Just as studying Korean has many benefits, there are also downsides as well. Take a look at this list and see if the pluses outweight the minuses:
- Time consuming
- Costs money
- New alphabet to learn
- Few Korean-speaking countries
- Must be willing to make mistakes
- Takes away time from learning other languages
- May not be useful if your stay in Korea is too short
10. Why Doesn’t Everyone Study Korean in Korea?
It’s not for everyone.
Some people aren’t interested in Korea, Koreans, or living in Korea. In that case, it’s hard to justify reasons for studying.
Also, the big cities in Korea have international areas with many businesses catering to English-speaking residents. If you live in Itaewon in Seoul, or the Kyungsung University area in Busan, you may wonder why others are wasting their time studying the language. After all, you can get by with only using English in those places.
Those are some interesting points. Studying Korean isn’t for everyone, so be sure to evaluate this for yourself.

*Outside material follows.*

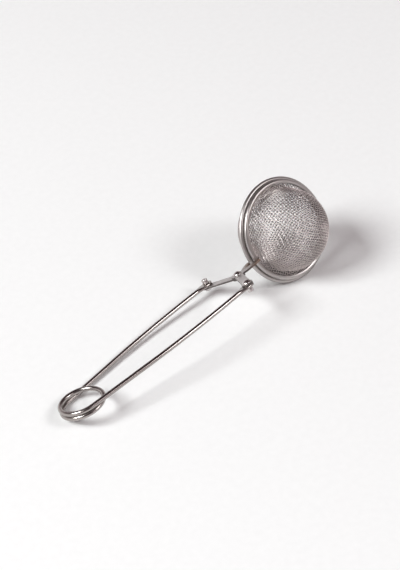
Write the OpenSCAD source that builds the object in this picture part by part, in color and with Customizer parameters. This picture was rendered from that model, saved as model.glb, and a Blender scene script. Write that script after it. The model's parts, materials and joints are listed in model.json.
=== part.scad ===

The most important part of this evaluation is to make sure it’s equally weighted. So many people come to Korea, and live a very limited and narrow version of what their life could be like if they learned how to communicate in the country they live.
To make sure you don’t fall into that trap, be sure to talk to people from both sides. Talk to those people who didn’t learn Korean, but are living the life you want. Ask a lot of questions.
Then, talk to the people who did learn Korean who are also living the kind of live you would like to have. Figure out how they did it, and what the benefits are.
After you’ve heard from both groups, you’ll find it much easier to make your decision. Having done this homework will make you much happier with your choice. Most importantly, you can feel confident that you’ll look back on this time without regret.